## [AIM]
Provide only the number of lines in the records below that include "pose".

____________________

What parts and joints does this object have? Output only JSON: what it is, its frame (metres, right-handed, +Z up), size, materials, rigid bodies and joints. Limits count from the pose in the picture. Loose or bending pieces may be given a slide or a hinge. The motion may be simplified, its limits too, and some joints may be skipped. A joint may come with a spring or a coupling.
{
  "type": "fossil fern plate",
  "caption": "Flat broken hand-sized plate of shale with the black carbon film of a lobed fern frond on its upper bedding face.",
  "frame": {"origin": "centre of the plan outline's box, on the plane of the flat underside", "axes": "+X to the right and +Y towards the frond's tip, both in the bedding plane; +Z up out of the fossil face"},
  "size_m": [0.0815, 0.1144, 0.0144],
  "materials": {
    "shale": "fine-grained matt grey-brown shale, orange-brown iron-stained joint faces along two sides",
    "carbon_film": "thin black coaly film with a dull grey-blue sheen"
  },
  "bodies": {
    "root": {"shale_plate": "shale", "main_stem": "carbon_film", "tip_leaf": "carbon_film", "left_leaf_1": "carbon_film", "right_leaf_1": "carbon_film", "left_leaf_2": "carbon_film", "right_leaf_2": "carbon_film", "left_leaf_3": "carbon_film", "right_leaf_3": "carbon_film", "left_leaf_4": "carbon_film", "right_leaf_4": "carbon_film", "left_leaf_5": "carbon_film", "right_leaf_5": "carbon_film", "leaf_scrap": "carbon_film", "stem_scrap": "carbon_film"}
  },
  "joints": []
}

____________________

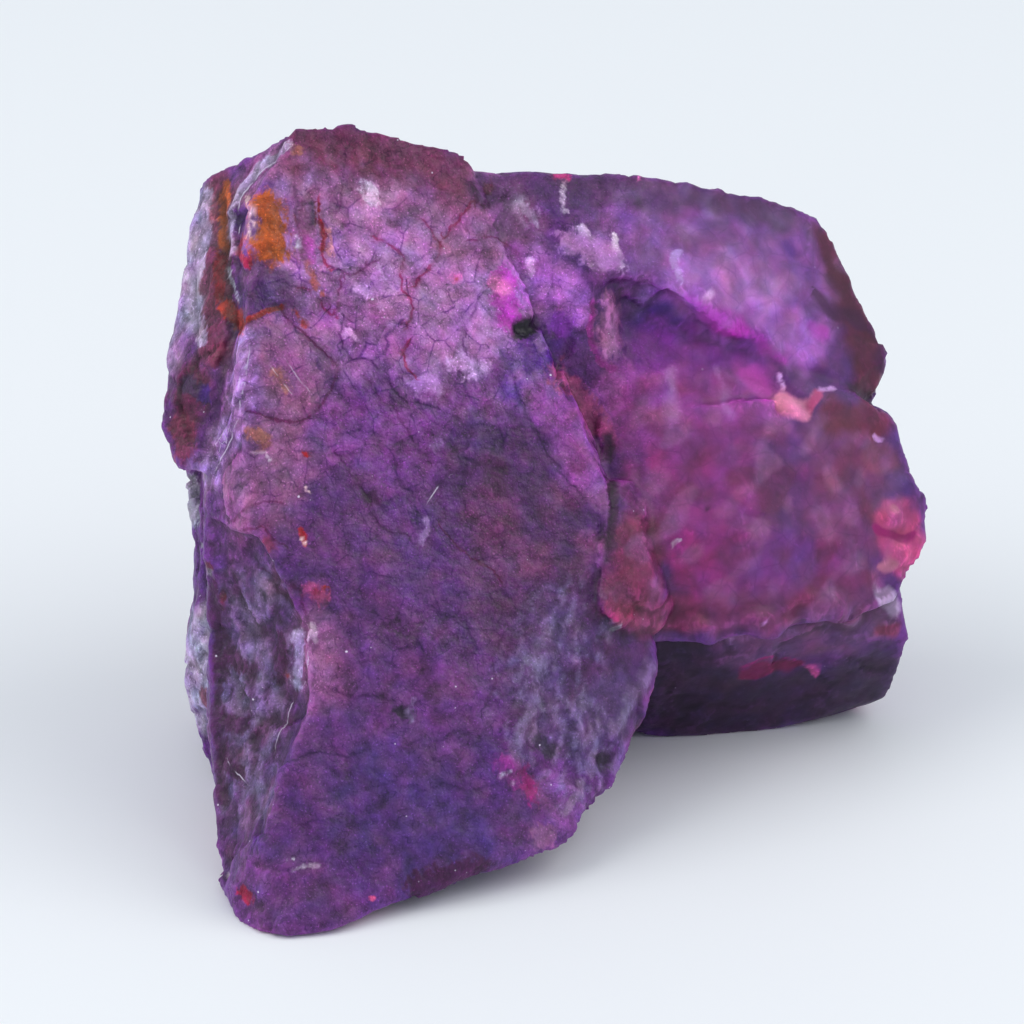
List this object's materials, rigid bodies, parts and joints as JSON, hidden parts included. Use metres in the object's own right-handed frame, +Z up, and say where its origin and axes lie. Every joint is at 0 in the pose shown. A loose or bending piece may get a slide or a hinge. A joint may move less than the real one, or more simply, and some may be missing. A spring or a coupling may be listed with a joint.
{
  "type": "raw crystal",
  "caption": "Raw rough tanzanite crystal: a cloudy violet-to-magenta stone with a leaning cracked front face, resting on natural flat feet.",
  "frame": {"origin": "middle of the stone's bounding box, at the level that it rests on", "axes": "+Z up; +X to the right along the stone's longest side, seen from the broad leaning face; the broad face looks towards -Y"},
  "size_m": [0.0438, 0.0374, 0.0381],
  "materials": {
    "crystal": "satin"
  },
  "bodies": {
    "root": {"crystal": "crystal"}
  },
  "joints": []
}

____________________

## [WRITTEN ANSWER]
2